For long-term investors, these flashes of chaos are noise. But for active traders, they represent both danger and opportunity.

Frequently Asked Questions (FAQ)

Q: Did Bitcoin really drop to $8,900 globally?
A: No. The drop was isolated to BitMEX's BTC/USDT pair. Global prices remained stable around $67,000–$68,000.

Q: Could this happen again on other exchanges?
A: Yes. Any exchange with thin liquidity or inadequate safeguards can experience similar glitches. However, top-tier platforms have stronger controls in place.

Q: Was anyone held responsible for the erroneous trade?
A: Unlikely. Most exchanges treat such trades as valid once executed. The loss falls on the trader; profits go to those who capitalized quickly.

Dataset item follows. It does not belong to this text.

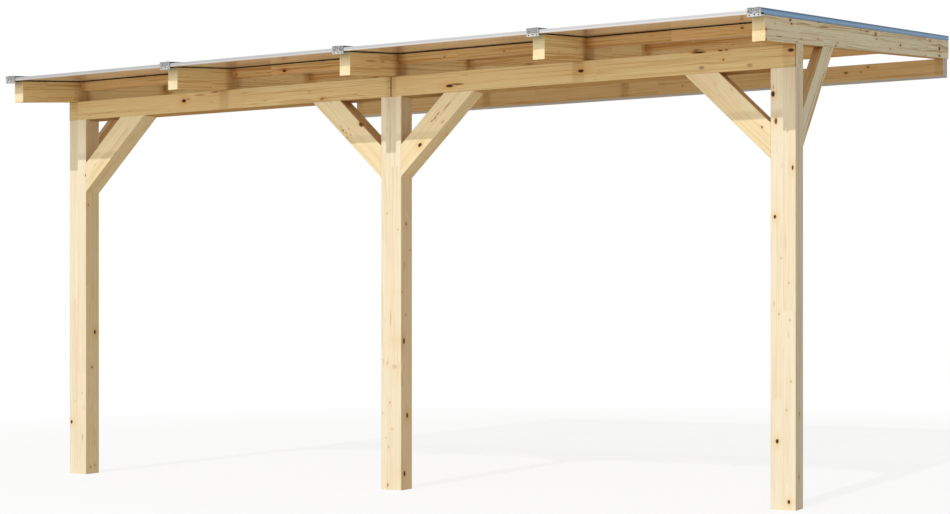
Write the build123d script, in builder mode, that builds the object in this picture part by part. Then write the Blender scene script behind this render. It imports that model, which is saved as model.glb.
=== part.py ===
from build123d import *
import os
from math import cos, radians, sin, sqrt, tan

# Timber terrace pergola that leans on a house wall. Three posts carry a front beam, two wall
# beams are bolted to the house, and five rafters with cross battens carry clear twin-wall
# sheets, held down by aluminium glazing bars.
# The origin is the middle of the wall beams' back faces. +X runs along the wall, +Y points
# into the wall and +Z is up. Lengths are millimetres.

# Overall sizes
wall_reach = 3400       # from the posts' front faces to the wall
post_spacing = 2090     # centre to centre
post_height = 2056      # from the ground to the front beam
eaves_reach = 469       # rafter tails in front of the posts
roof_pitch = 6.65       # degrees, rising towards the wall

# Timber sections
post_side = 120
beam_depth = 120        # front to back
beam_height = 120       # at the back face, before the top is planed to the pitch
wall_beam_inset = 9     # wall beams end short of the rafters' outer faces
wall_beam_joint = -8    # where the two wall beams meet, just left of the middle
rafter_width = 60
rafter_depth = 115      # square to the pitch
batten_thickness = 50   # along the rafters
batten_depth = 55       # square to the pitch
brace_side = 120
back_brace_thickness = 50
back_brace_width = 120
arris = 2               # eased edges of the planed timber
butt_gap = 1            # between two beams that meet end to end

# Braces and battens
brace_leg = 420         # outer leg of the front braces, along post and beam
back_brace_leg = 480    # outer leg of the back braces, down the post from the rafter
batten_start = 28       # first row, behind the posts' front faces
batten_rows = 5
batten_wall_gap = 2     # between the last row and the wall beams

# Roof covering
sheet_thickness = 16
sheet_skin = 1
sheet_rib = 1
sheet_chambers = 42
wall_gap = 5            # covering stops short of the wall
gasket_height = 2.5
gasket_groove = 1
seal_height = 8.5
seal_width = 8
seal_start = 20         # from the bar's centre line
bar_width = 62
bar_skin = 2
bar_lip = 4             # free edges of the cap, down beside the seals
bar_bevel = 1.5
fin_thickness = 1.5
fin_channel = 3         # screw channel between the two fins
fin_clearance = 2       # between a fin and a sheet
bar_overhang = 67       # bars in front of the rafters' front ends
stop_thickness = 3
stop_drop = 10          # below the rafters' top
stop_lip = 5
stop_return = 35
strip_skin = 1.2
strip_return = 25
strip_clearance = 1

# Worked out from the sizes above
rise = tan(radians(roof_pitch))
slope = cos(radians(roof_pitch))
post_front = -wall_reach
post_back = post_front + post_side
half_width = post_spacing + post_side / 2
bay = (half_width - rafter_width / 2) / 2
rafter_front = post_front - eaves_reach
rafter_places = [-2 * bay, -bay, 0, bay, 2 * bay]
bay_places = [-1.5 * bay, -0.5 * bay, 0.5 * bay, 1.5 * bay]


def rafter_underside(y):
    return beam_height / 2 + rise * y


def down_slope(y):
    # distance along the rafter top from the wall to the place that is level with y
    return -y / slope


front_beam_back = post_front + beam_depth
front_beam_bottom = rafter_underside(front_beam_back) - beam_height
ground = front_beam_bottom - post_height
rafter_top_at_wall = rafter_underside(0) + rafter_depth / slope
fin_reach = fin_channel / 2 + fin_thickness
sheet_width = bay - 2 * (fin_reach + fin_clearance)
sheet_bottom = gasket_height
sheet_top = sheet_bottom + sheet_thickness
cap_bottom = sheet_top + seal_height
cap_top = cap_bottom + bar_skin
bar_front = rafter_front - bar_overhang
sheet_front = bar_front + strip_skin + strip_clearance
sheet_length = down_slope(sheet_front) - wall_gap
batten_run = wall_reach - beam_depth - batten_wall_gap - batten_thickness - batten_start
batten_spacing = batten_run / (batten_rows - 1)

# Cross-sections of the roof covering are drawn on this plane, which is square to the pitch
# and stands at the wall. Its X is across the roof, its Y is up from the rafters' top, and
# its offsets run down the slope.
roof_section = Plane(
    origin=(0, 0, rafter_top_at_wall),
    x_dir=(1, 0, 0),
    z_dir=(0, -slope, -sin(radians(roof_pitch))),
)
along_slope = Axis((0, 0, 0), (0, slope, sin(radians(roof_pitch))))

os.makedirs("parts", exist_ok=True)


def save(piece, name):
    piece.part.label = name
    export_step(piece.part, f"parts/{name}.step")


# Posts
def make_post(name, x):
    with BuildPart() as post:
        with BuildSketch(Plane.XY.offset(ground)):
            with Locations((x, post_front + post_side / 2)):
                Rectangle(post_side, post_side)
        extrude(amount=post_height)
        chamfer(post.edges().filter_by(Axis.Z), arris)
    save(post, name)


# Beams, with the top planed to the pitch so that the rafters lie flat on it
def make_beam(name, back, x_from, x_to):
    front = back - beam_depth
    bottom = rafter_underside(back) - beam_height
    with BuildPart() as beam:
        with BuildSketch(Plane.YZ.offset(x_from)):
            with BuildLine():
                Polyline(
                    (front, bottom),
                    (back, bottom),
                    (back, rafter_underside(back)),
                    (front, rafter_underside(front)),
                    close=True,
                )
            make_face()
        extrude(amount=x_to - x_from)
        chamfer(beam.edges().filter_by(Axis.X), arris)
    save(beam, name)


# Braces between a post and the front beam, mitred at 45 degrees, flush with the post's front
def make_front_brace(name, post_x, side):
    inner_leg = brace_leg - brace_side * sqrt(2)
    post_face = post_x + side * post_side / 2
    with BuildPart() as brace:
        with BuildSketch(Plane.XZ.offset(-post_front - brace_side)):
            with BuildLine():
                Polyline(
                    (post_face, front_beam_bottom - brace_leg),
                    (post_face + side * brace_leg, front_beam_bottom),
                    (post_face + side * inner_leg, front_beam_bottom),
                    (post_face, front_beam_bottom - inner_leg),
                    close=True,
                )
            make_face()
        extrude(amount=brace_side)
        chamfer(brace.edges().filter_by(Axis((0, 0, 0), (side, 0, 1))), arris)
    save(brace, name)


# Braces from the back of an outer post up to the underside of the end rafter
def make_back_brace(name, side):
    post_top = rafter_underside(post_back)
    outer_foot = post_top - back_brace_leg
    inner_foot = outer_foot + back_brace_width * sqrt(2)

    def rafter_end(foot):
        return post_back + (post_top - foot) / (1 - rise)

    outer_end = rafter_end(outer_foot)
    inner_end = rafter_end(inner_foot)
    middle = side * (half_width - back_brace_thickness / 2)
    with BuildPart() as brace:
        with BuildSketch(Plane.YZ.offset(middle)):
            with BuildLine():
                Polyline(
                    (post_back, outer_foot),
                    (outer_end, rafter_underside(outer_end)),
                    (inner_end, rafter_underside(inner_end)),
                    (post_back, inner_foot),
                    close=True,
                )
            make_face()
        extrude(amount=back_brace_thickness / 2, both=True)
        chamfer(brace.edges().filter_by(Axis((0, 0, 0), (0, 1, 1))), arris)
    save(brace, name)


# Rafters, cut plumb at both ends
def make_rafter(name, x):
    with BuildPart() as rafter:
        with BuildSketch(Plane.YZ.offset(x)):
            with BuildLine():
                Polyline(
                    (rafter_front, rafter_underside(rafter_front)),
                    (0, rafter_underside(0)),
                    (0, rafter_top_at_wall),
                    (rafter_front, rafter_top_at_wall + rise * rafter_front),
                    close=True,
                )
            make_face()
        extrude(amount=rafter_width / 2, both=True)
        chamfer(rafter.edges().filter_by(along_slope), arris)
    save(rafter, name)


# One row of cross battens between the rafters, their tops level with the rafters' tops
def make_batten_row(name, row):
    front = down_slope(post_front + batten_start + row * batten_spacing)
    with BuildPart() as battens:
        with BuildSketch(roof_section.offset(front - batten_thickness)):
            with Locations(*[(x, -batten_depth / 2) for x in bay_places]):
                Rectangle(bay - rafter_width, batten_depth)
        extrude(amount=batten_thickness)
    save(battens, name)


# Clear twin-wall sheet with its open chambers
def make_sheet(name, x):
    chamber_pitch = (sheet_width - sheet_rib) / sheet_chambers
    with BuildPart() as sheet:
        with BuildSketch(roof_section.offset(wall_gap)):
            with Locations((x, sheet_bottom + sheet_thickness / 2)):
                Rectangle(sheet_width, sheet_thickness)
                with GridLocations(chamber_pitch, 0, sheet_chambers, 1):
                    Rectangle(
                        chamber_pitch - sheet_rib,
                        sheet_thickness - 2 * sheet_skin,
                        mode=Mode.SUBTRACT,
                    )
        extrude(amount=sheet_length)
    save(sheet, name)


# Rubber strip on a rafter, grooved underneath, that carries the edges of two sheets
def make_base_gasket(name, x):
    groove_places = [(x + k * rafter_width / 5, 0) for k in (-2, -1, 0, 1, 2)]
    with BuildPart() as gasket:
        with BuildSketch(roof_section.offset(wall_gap)):
            with Locations((x, gasket_height / 2)):
                Rectangle(rafter_width, gasket_height)
            with Locations(*groove_places):
                Rectangle(2 * gasket_groove, gasket_groove, mode=Mode.SUBTRACT)
        extrude(amount=down_slope(bar_front) - wall_gap)
    save(gasket, name)


# Half of a glazing bar's outline, from its centre line out to the free lip
def lipped_half(side):
    half = bar_width / 2
    return [
        (0, cap_top),
        (side * (half - bar_bevel), cap_top),
        (side * half, cap_top - bar_bevel),
        (side * half, cap_bottom - bar_lip),
        (side * (half - bar_skin), cap_bottom - bar_lip),
        (side * (half - bar_skin), cap_bottom),
        (side * fin_reach, cap_bottom),
        (side * fin_reach, gasket_height),
        (side * fin_channel / 2, gasket_height),
        (side * fin_channel / 2, cap_bottom),
        (0, cap_bottom),
    ]


# The other half of an end bar, with the side wall that comes down to the rafter's top
def walled_half(side):
    half = rafter_width / 2 + bar_skin
    return [
        (0, cap_top),
        (side * (half - bar_bevel), cap_top),
        (side * half, cap_top - bar_bevel),
        (side * half, 0),
        (side * (half - bar_skin), 0),
        (side * (half - bar_skin), cap_bottom),
        (side * fin_reach, cap_bottom),
        (side * fin_reach, gasket_height),
        (side * fin_channel / 2, gasket_height),
        (side * fin_channel / 2, cap_bottom),
        (0, cap_bottom),
    ]


# Aluminium glazing bar: a cap over the sheets' edges and two fins down to the rubber strip
def make_glazing_bar(name, x, halves):
    with BuildPart() as bar:
        with BuildSketch(roof_section.offset(wall_gap)):
            for half in halves:
                with Locations((x, 0)):
                    with BuildSketch(mode=Mode.PRIVATE) as outline:
                        with BuildLine():
                            Polyline(*half, close=True)
                        make_face()
                    add(outline.sketch)
        extrude(amount=down_slope(bar_front) - wall_gap)
    save(bar, name)


# Soft seals between the bars' caps and the sheets
def make_cap_seals(name):
    reach = bay / 2 - seal_start - seal_width / 2
    places = [(x + side * reach, sheet_top + seal_height / 2) for x in bay_places for side in (-1, 1)]
    with BuildPart() as seals:
        with BuildSketch(roof_section.offset(wall_gap)):
            with Locations(*places):
                Rectangle(seal_width, seal_height)
        extrude(amount=sheet_length)
    save(seals, name)


# Plates that close the bars' front ends, each with a lip below that turns back
def make_end_stops(name):
    height = cap_top + stop_drop
    bar_end = down_slope(bar_front)
    plate_places = [(x, cap_top - height / 2) for x in rafter_places]
    lip_places = [(x, -stop_drop + stop_lip / 2) for x in rafter_places]
    with BuildPart() as stops:
        with BuildSketch(roof_section.offset(bar_end)):
            with Locations(*plate_places):
                Rectangle(bar_width, height)
        extrude(amount=stop_thickness)
        with BuildSketch(roof_section.offset(bar_end - stop_return)):
            with Locations(*lip_places):
                Rectangle(bar_width, stop_lip)
        extrude(amount=stop_return)
    save(stops, name)


# Channel that closes the chambers along a sheet's front edge
def make_edge_strip(name, x):
    sheet_end = down_slope(sheet_front)
    middle = (x, sheet_bottom + sheet_thickness / 2)
    free_width = bay - bar_width - 2 * strip_clearance
    channel_height = sheet_thickness + 2 * strip_skin
    with BuildPart() as strip:
        with BuildSketch(roof_section.offset(sheet_end - strip_return)):
            with Locations(middle):
                Rectangle(free_width, channel_height)
                Rectangle(free_width, sheet_thickness, mode=Mode.SUBTRACT)
        extrude(amount=strip_return)
        with BuildSketch(roof_section.offset(sheet_end)):
            with Locations(middle):
                Rectangle(free_width, channel_height)
                Rectangle(sheet_width, sheet_thickness)
        extrude(amount=strip_skin)
    save(strip, name)


make_post("post_left", -post_spacing)
make_post("post_middle", 0)
make_post("post_right", post_spacing)

make_beam("front_beam_left", front_beam_back, -half_width, -butt_gap / 2)
make_beam("front_beam_right", front_beam_back, butt_gap / 2, half_width)
make_beam("wall_beam_left", 0, -half_width + wall_beam_inset, wall_beam_joint - butt_gap / 2)
make_beam("wall_beam_right", 0, wall_beam_joint + butt_gap / 2, half_width - wall_beam_inset)

make_front_brace("brace_left_post", -post_spacing, 1)
make_front_brace("brace_middle_post_left", 0, -1)
make_front_brace("brace_middle_post_right", 0, 1)
make_front_brace("brace_right_post", post_spacing, -1)
make_back_brace("back_brace_left", -1)
make_back_brace("back_brace_right", 1)

for number, place in enumerate(rafter_places, start=1):
    make_rafter(f"rafter_{number}", place)
    make_base_gasket(f"base_gasket_{number}", place)

make_glazing_bar("glazing_bar_1", rafter_places[0], [walled_half(-1), lipped_half(1)])
for number in (2, 3, 4):
    make_glazing_bar(f"glazing_bar_{number}", rafter_places[number - 1], [lipped_half(-1), lipped_half(1)])
make_glazing_bar("glazing_bar_5", rafter_places[4], [lipped_half(-1), walled_half(1)])

for row in range(batten_rows):
    make_batten_row(f"batten_row_{row + 1}", row)

for number, place in enumerate(bay_places, start=1):
    make_sheet(f"roof_sheet_{number}", place)
    make_edge_strip(f"edge_strip_{number}", place)

make_cap_seals("cap_seals")
make_end_stops("bar_end_stops")
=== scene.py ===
import math
import random

import bmesh
import bpy
from bpy.props import FloatProperty, FloatVectorProperty, PointerProperty
from mathutils import Matrix, Vector


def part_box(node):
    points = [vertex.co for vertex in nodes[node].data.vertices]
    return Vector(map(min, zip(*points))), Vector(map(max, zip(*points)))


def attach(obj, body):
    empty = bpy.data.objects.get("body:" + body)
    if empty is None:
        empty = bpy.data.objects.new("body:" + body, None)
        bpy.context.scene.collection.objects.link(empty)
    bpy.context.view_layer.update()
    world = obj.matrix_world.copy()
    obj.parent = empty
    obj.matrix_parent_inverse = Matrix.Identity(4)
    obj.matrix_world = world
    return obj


bl_info = {
    "name": "Lean-to Timber Pergola",
    "version": (1, 0, 0),
    "blender": (4, 5, 0),
    "location": "3D View > Sidebar > Pergola",
    "description": "Finishes the pergola's timber, roof covering and fixings, and sets its stage",
    "category": "Object",
}

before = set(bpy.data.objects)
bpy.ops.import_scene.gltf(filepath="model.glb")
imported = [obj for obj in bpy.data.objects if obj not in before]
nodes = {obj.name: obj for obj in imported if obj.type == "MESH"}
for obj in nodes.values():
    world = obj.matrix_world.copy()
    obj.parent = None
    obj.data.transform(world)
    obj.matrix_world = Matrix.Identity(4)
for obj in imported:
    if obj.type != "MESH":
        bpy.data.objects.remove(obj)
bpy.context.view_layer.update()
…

Q: Can I profit from similar events?
A: Technically yes — but only with automated systems capable of detecting and acting within milliseconds. Manual trading is too slow.

Q: Does this affect Bitcoin’s credibility?
A: Not significantly. The market’s ability to self-correct quickly demonstrates resilience. Such events are seen as exchange-level issues, not flaws in Bitcoin itself.

Q: Are derivatives safer than spot markets during anomalies?
A: Generally yes. Derivatives use index pricing across multiple exchanges, reducing exposure to localized distortions.